The Mayor is pretty out of order, making such claims with no substantive evidence to support them. And let's get real here the major cause of the floods in South Dunedin almost four years ago can be squarely allocated to poor Council maintenance, repair programs and general Council neglect. Time for this Mayor to get his own house in order before trying to give marching orders to the mining sector. Once that is done maybe Town Hall will have some credibility with the majority of its citizens who continue to suffer in silence and wonder at the antics of this Council.

100 protesters is "under-whelming" which is more factual.

Hear hear. Around 100 vocal protestors amounts to less than 0.1% of the city's resident population, for goodness sake. They certainly do not speak for me, or most of my family and associates. Once again we have Mayor Cull making statements out of touch with reality.

There will be more teachers protesting about this rotten Govt tomorrow than the underwhelming 100 protesters . And mr Cull you just remember all those that could be employed by the miners that vote . I just hope all the miners at the Mining Forum take note Cull spoke for him and his 2 or 3 mates he did not speak for me and 1000s of others in our city . Not the pissy little protest of 100 LOL bet the cops were shaken in there boots lol .

There was only 100 out of over 10000 do the math Cull

Cull tells another 'big one'. If this council actually listened to the ratepayers then the following recent spending would not have happened; the stadium, cycle paths, elimination of carparks, sale of Waipori dam, fluoridation of water, running empty & heavy buses, maintaining under-utilised services (eg libraries) etc.

If only we the little people could vote on each pressing issue then things would really be representative. We all have the internet and it can be set up so easily. But why would they?

Any central or local government control structure that does not listen to the people needs to be voted out.

I really don't think 100 protesters is a true representation of Dunedin. A speech by our mayor telling another industry to go away, really Dave

Since when did Mr Cull have a mandate to speak for the Dunedin community's views on the business of fossil fuels?

He doesn't. Talk about foolish over-reach!

And no wonder the Dunedin council gets seen as unfriendly to business.

Interesting that the major sides with the aggressive climate change cultists. He might have adopted climate change as a salve to excuse the flooding in South Dunedin, but that doesn't make it true. Science is not consensus. It is questioning. It might be interesting to hear from people who were too busy working to protest. Those whom might enjoy a high paying mining salary in the Dunedin region with which to support their family. Good jobs grow families, for generations. The burn-it-all-down green-rhetoric offers no solid solutions, just a nihilistic emptiness. Sometimes to grow something takes effort. We have a responsibility to generate jobs and trade, and a future. Some of us hear the call to be good. To take up responsibility and strive. The great changes come from building, not knocking down. I see nothing in the chanting which offers solutions and creation, just destruction. What is the point in smoking joints in caves, chanting in the coming snow storms, dead broke.

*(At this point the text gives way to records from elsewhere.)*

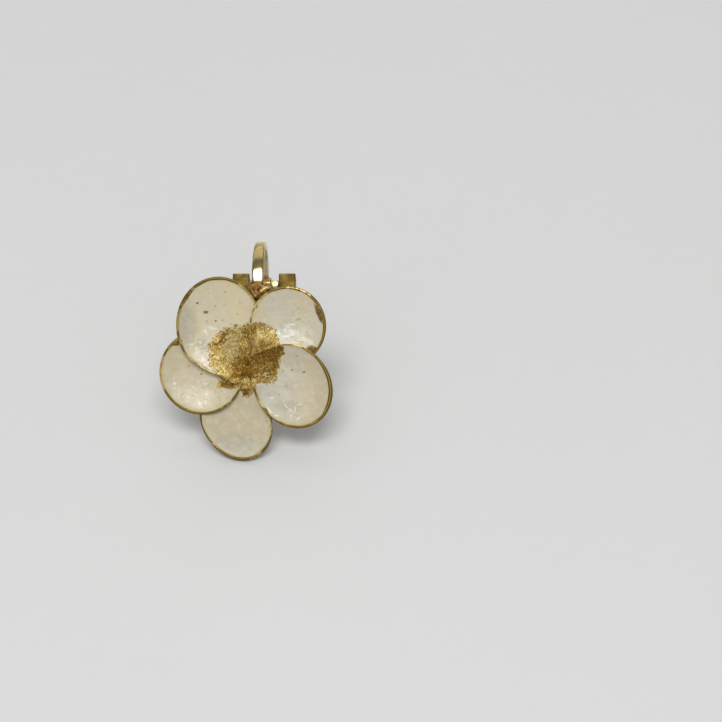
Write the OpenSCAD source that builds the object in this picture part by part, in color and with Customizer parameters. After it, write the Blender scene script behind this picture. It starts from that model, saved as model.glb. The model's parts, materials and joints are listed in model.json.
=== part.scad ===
/* [Flower] */
// Width of the flower across its left and right petals
flower_w = 19.8; // [18:0.1:22]
// Thickness of the stamped sheet
sheet_t = 0.32; // [0.28:0.02:0.5]
// Mean width of the raised rim round each petal
rim_w = 0.31; // [0.26:0.01:0.4]
// How far each dish sits nearer to the middle than its petal, which makes the outer rims broader
rim_shift = 0.08; // [0:0.01:0.1]
// Height of the raised rim above the dish
rim_h = 0.28; // [0.26:0.01:0.4]
// Thickness of the enamel in each dish
enamel_t = 0.22; // [0.15:0.01:0.24]
// Clearance left between the enamel and the metal round it
enamel_gap = 0.02; // [0.01:0.01:0.04]
// Diameter of the solder pad behind the middle of the flower
pad_d = 6.4; // [5:0.1:7]

/* [Clip arm] */
// Width of the arm
arm_w = 1.4; // [1.2:0.1:1.8]
// Thickness of the arm at the middle of its domed face
arm_t = 0.9; // [0.7:0.05:1]
// Outer radius of the bend over the top
bend_r = 4.8; // [4.4:0.1:5.4]
// Height of the hinge above the middle of the flower
hinge_h = 9.8; // [9.4:0.1:10.6]
// Distance of the arm to the right of the middle of the flower
arm_x = 1.1; // [0.8:0.05:1.8]
// Depth of the front face of the arm behind the mean level of the rims
arm_depth = 1.6; // [1.5:0.05:2]
// Width of the foot that is soldered behind the notch of the two upper petals
foot_w = 2.6; // [2:0.1:3.4]
// Height of the top of that foot above the middle of the flower
foot_h = 9.2; // [8.6:0.1:9.4]

/* [Hinge] */
// Diameter of the hinge pin
pin_d = 0.8; // [0.7:0.05:0.9]
// Diameter of the boss that the pin is pressed into
boss_d = 1.5; // [1.4:0.05:1.6]
// Width of that boss along the pin
boss_w = 1.6; // [1.4:0.1:1.8]
// Diameter of the knuckles behind the ears of the paddle
knuckle_d = 1.6; // [1.5:0.05:1.8]
// Running clearance round the pin, on the radius
pin_gap = 0.03; // [0.02:0.01:0.05]

/* [Paddle] */
// Width across the two ears
paddle_w = 7.4; // [7:0.1:8]
// Width of the notch between the ears
notch_w = 3.5; // [3:0.1:3.8]
// Height of the ears above the pin
ear_h = 1.2; // [1:0.05:1.4]
// Depth of the notch below the pin
notch_h = 0.95; // [0.9:0.05:1.4]
// Length from the pin to the lower end
paddle_l = 11.5; // [10:0.1:12]
// Thickness of the plate
paddle_t = 0.7; // [0.6:0.05:0.8]
// Radius of the corners at the lower end
paddle_corner = 1.3; // [0.8:0.1:2]

/* [Hidden] */
$fn = 64;

gilt = "goldenrod";
cream = "antiquewhite";

// The five petals, from the lowest in the overlap to the one that lies on top, in millimetres and
// degrees. x, y: middle of the petal's oval head. long, short, turn: half-length and half-width of
// the oval, and the direction of its length. reach, toward: distance and direction from the head to
// the tip that the petal tapers to. dish, dx, dy: radius of its hollow, and where the lowest point of
// the hollow lies from the middle of the head. level: height of its rim.
PETALS = [
  // x      y     long  short turn reach toward  dish   dx    dy   level
  [-1.24, -6.07,  4.81, 3.90, 123, 5.30,   76,   16.0, -0.2, -0.9, -0.40],
  [-5.14, -0.60,  4.84, 4.81, 139, 5.00,   -5,   12.0, -0.1, -0.2, -0.15],
  [-3.23,  4.88,  5.39, 4.81,  83, 7.20,  -73,   12.0,  0.3, -1.2,  0.00],
  [ 4.72,  4.66,  4.54, 4.35,  96, 6.00, -137,   11.0,  0.3,  0.5,  0.15],
  [ 5.30, -2.16,  5.02, 4.33, 125, 6.20,  146,   11.0, -0.7,  0.2,  0.35]
];
LAST = len(PETALS) - 1;
TABLE_W = 19.8;
s = flower_w / TABLE_W;

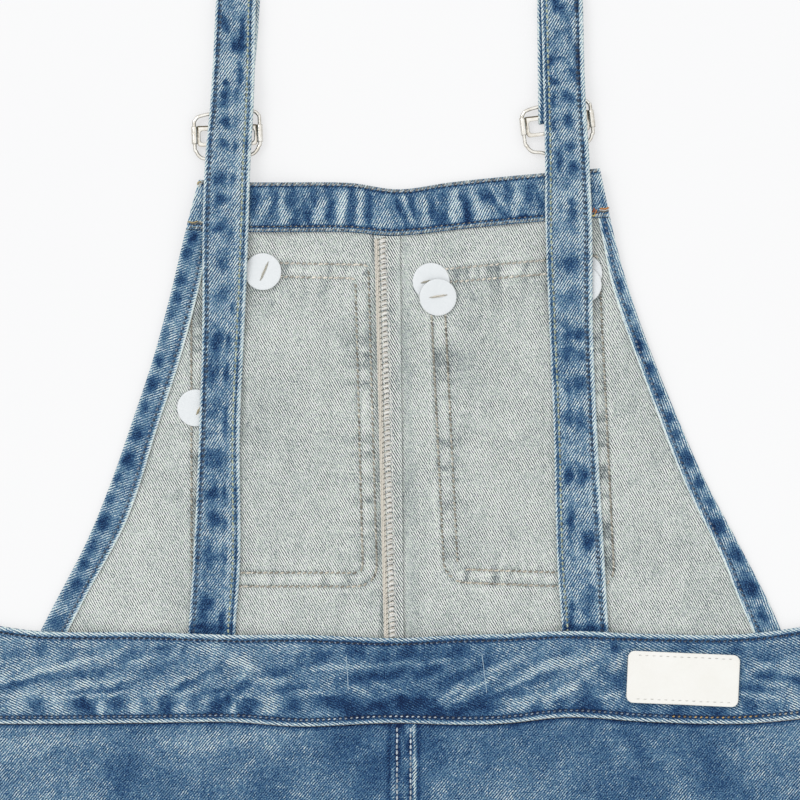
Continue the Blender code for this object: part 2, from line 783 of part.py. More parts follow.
def leg_loft(x, y, edge):
    """How far the folds lift the back panels off the front ones. They die out at a panel's edge."""
    lift = 0.0
    for fold in FOLDS:
        turn = math.radians(fold.turn)
        dx, dy = x - fold.x, y - fold.y
        along = dx * math.cos(turn) + dy * math.sin(turn)
        across = dy * math.cos(turn) - dx * math.sin(turn)
        lift += fold.height * math.exp(-((along / fold.length) ** 2) - (across / fold.width) ** 2)
    return min(MOST_LOFT, lift) * ease(edge / EDGE_FADE)


def leg_panel(face, side):
    """A seat and leg panel, from the waistband to the hem. Columns run from the outer edge to the inner one."""
    sign = {"left": -1, "right": 1}[side]
    seam = BACK_SEAM if face == "back" else 0.0
    fell = 0.975

    def lay(u, v):
        x_top = sign * lerp(BAND_END, GAP / 2, u)
        top = band_edge(x_top, "bottom") - GAP
        y = lerp(top, HEM, v)
        outer = curve(LEGS, "outer", y)
        inner = max(0.0, curve(LEGS, "inner", y)) + GAP / 2
        x = sign * lerp(outer, inner, u) + seam * ease((u - 0.5) * 2)
        hem = HEM_WALL * ease((HEM + HEM_TURN - y) / 2)
        if face == "front":
            return x, y, 0.0, PANEL_WALL + hem
        edge = min(outer - abs(x), abs(x) - inner + 12, top - y, y - HEM)
        low = PANEL_WALL + hem + GAP + leg_loft(x, y, edge)
        wall = PANEL_WALL + hem + FELL_WALL * ease((u - fell) * 400)
        return x, y, low, low + wall

    columns = stations(12)
    above_hem = 1 - (HEM_TURN + 2) / (-HEM - 48)
    rows = [share * above_hem for share in stations(16 if face == "front" else 24)] + [above_hem + 0.0025, 1.0]
    if face == "back":
        columns[-1:] = [fell, fell + 0.0025, 1.0]
    cloth(f"{face}_{side}", "denim", columns, rows, lay)


# ---------------------------------------------------------------- the whole garment


def main():
    clear_scene()
    bib_pockets()
    for side in ("left", "right"):
        bib_half(side)
    bib_seam()
    bib_top_facing()
    for side in ("left", "right"):
        bib_side_facing(side)
    backing_discs()
    waistband_front()
    for buckle in BUCKLES:
        strap(buckle.side, buckle)
        buckle_wire(buckle)
        buckle_slider(buckle)
        bib_button(buckle)
    waistband_back()
    label_patch()
    for face in ("front", "back"):
        for side in ("left", "right"):
            leg_panel(face, side)


main()
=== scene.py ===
import math
from collections import namedtuple
from functools import reduce

import bpy
import numpy as np
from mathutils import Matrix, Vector
from mathutils.bvhtree import BVHTree


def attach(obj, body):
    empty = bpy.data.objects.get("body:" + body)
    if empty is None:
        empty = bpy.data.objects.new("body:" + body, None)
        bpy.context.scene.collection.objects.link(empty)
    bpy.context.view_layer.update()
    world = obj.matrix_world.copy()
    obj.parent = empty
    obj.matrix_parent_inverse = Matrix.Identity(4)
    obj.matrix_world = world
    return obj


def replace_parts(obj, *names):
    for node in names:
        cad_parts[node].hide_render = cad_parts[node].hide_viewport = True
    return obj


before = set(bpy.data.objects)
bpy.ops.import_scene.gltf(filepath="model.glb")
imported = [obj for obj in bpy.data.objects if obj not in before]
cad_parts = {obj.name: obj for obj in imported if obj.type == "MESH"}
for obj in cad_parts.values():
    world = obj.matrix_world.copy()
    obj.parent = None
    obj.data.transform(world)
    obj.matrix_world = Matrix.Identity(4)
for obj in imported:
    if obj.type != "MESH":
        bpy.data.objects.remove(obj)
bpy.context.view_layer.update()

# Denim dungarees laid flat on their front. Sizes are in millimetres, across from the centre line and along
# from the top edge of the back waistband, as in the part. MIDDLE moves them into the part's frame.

MM = 0.001
BODY = "root"
SIGN = {"left": -1, "right": 1}  # of places across, on each side of the garment


def table_of(kind, *values):
    """A table whose rows are all of that kind, which names the columns."""
    return tuple(kind(*row) for row in values)


# ---------------------------------------------------------------- sizes shared with the part

GAP = 0.3
HEM = -1040.0
SHOULDER = 446.0
MIDDLE = -(HEM + SHOULDER) / 2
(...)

Well said Mayor Cull. Although I support your comments and back the council's stance on fossil fuel I am not sure that it is accurate to claim that this is 'the overwhelming view of this community'. Sadly.

So we have a few loud protestors and a failed mayor claiming to represent the major part of the population. No they don't. They represent an extremely small number of extremists who should be ignored and, when necessary, prosecuted.

The fossil fuel industry is quickly becoming somewhat of a fossil itself. Times are changing, and for once Cull is right on the money with his comments.

Mr Cull, the only way you could accurately account for any support of your nimby ideology by our community would be to put the matter out to a referendum, for all citizens of greater Dunedin to vote on, but hey that would be democratic wouldn't it..

The sooner we, the actual whole community can vote on every decision made by servants of the public the better.

Well I'm not entirely surprised at Mr Culls' speech.
I welcome further drilling, discovery, investment and jobs and more fossil fuel production so Mr Cull did not speak for me at the meeting today.
Mr Cull spoke out like that because he is not running for election in the next local body elections. If he was running he would be more politically "cautious". Mr. Cull will now go for a 2020 Labour/Green seat or list seat in the General election. Probably Green.

Susan Krumdiek is not welcome to speak in Dunedin? Just do an internet search and see who she is and what she does.